_DATASET ROWS_
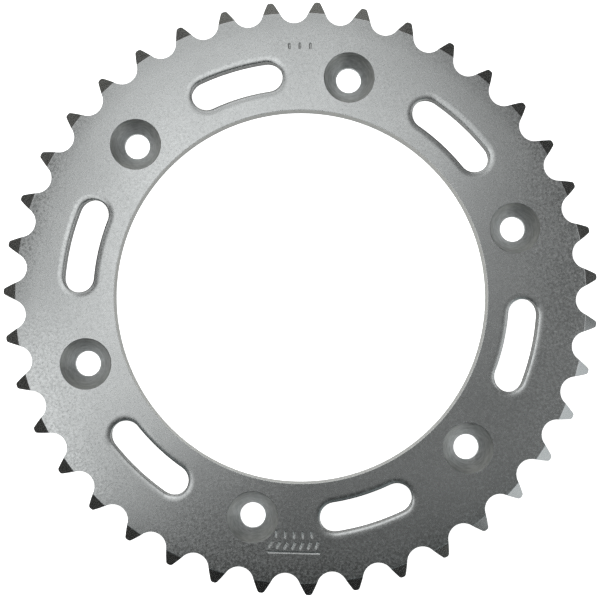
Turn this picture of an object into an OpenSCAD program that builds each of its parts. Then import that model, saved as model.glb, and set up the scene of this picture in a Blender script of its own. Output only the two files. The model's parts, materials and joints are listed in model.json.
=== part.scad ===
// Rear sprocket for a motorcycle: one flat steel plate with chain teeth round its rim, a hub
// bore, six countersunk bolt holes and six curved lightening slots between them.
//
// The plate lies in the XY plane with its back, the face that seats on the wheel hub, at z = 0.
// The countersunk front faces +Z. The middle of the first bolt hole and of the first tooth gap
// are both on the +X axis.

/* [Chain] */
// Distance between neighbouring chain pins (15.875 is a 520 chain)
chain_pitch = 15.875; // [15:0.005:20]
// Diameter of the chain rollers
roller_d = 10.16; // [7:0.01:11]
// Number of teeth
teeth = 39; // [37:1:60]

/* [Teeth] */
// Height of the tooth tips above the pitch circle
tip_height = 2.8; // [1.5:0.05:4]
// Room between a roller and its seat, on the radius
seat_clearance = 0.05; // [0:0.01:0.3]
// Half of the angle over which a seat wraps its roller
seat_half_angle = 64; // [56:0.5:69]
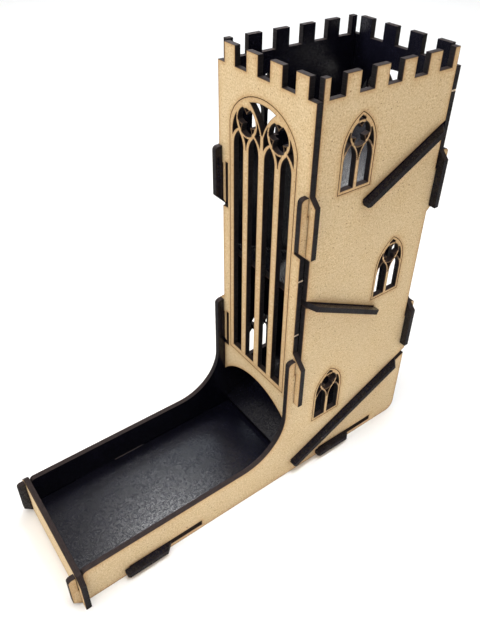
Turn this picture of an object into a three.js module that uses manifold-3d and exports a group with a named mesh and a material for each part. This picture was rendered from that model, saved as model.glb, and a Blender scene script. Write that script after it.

_TASK INSTRUCTIONS_
Copy out the material above in its entirety. Every detail must match.

_FINISHED TASK_
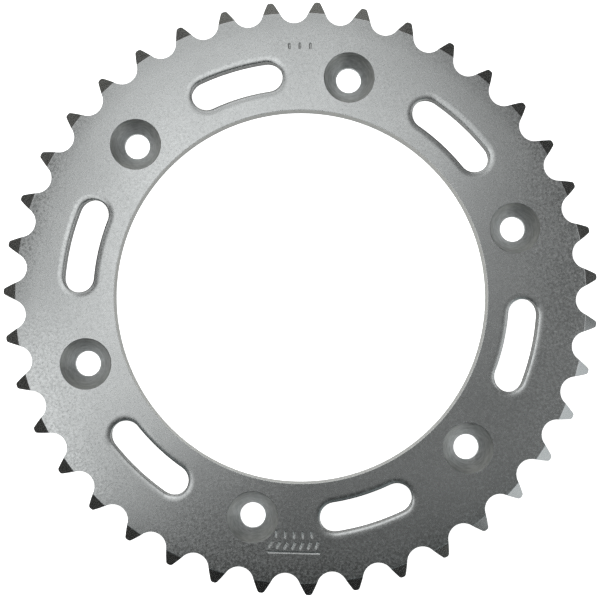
Turn this picture of an object into an OpenSCAD program that builds each of its parts. Then import that model, saved as model.glb, and set up the scene of this picture in a Blender script of its own. Output only the two files. The model's parts, materials and joints are listed in model.json.
=== part.scad ===
// Rear sprocket for a motorcycle: one flat steel plate with chain teeth round its rim, a hub
// bore, six countersunk bolt holes and six curved lightening slots between them.
//
// The plate lies in the XY plane with its back, the face that seats on the wheel hub, at z = 0.
// The countersunk front faces +Z. The middle of the first bolt hole and of the first tooth gap
// are both on the +X axis.

/* [Chain] */
// Distance between neighbouring chain pins (15.875 is a 520 chain)
chain_pitch = 15.875; // [15:0.005:20]
// Diameter of the chain rollers
roller_d = 10.16; // [7:0.01:11]
// Number of teeth
teeth = 39; // [37:1:60]

/* [Teeth] */
// Height of the tooth tips above the pitch circle
tip_height = 2.8; // [1.5:0.05:4]
// Room between a roller and its seat, on the radius
seat_clearance = 0.05; // [0:0.01:0.3]
// Half of the angle over which a seat wraps its roller
seat_half_angle = 64; // [56:0.5:69]
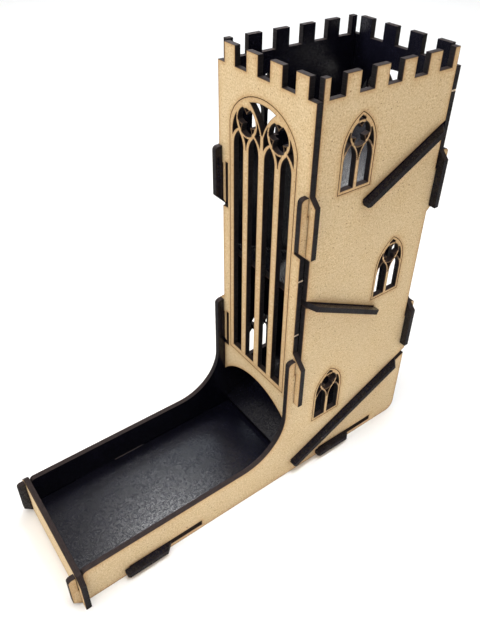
Turn this picture of an object into a three.js module that uses manifold-3d and exports a group with a named mesh and a material for each part. This picture was rendered from that model, saved as model.glb, and a Blender scene script. Write that script after it.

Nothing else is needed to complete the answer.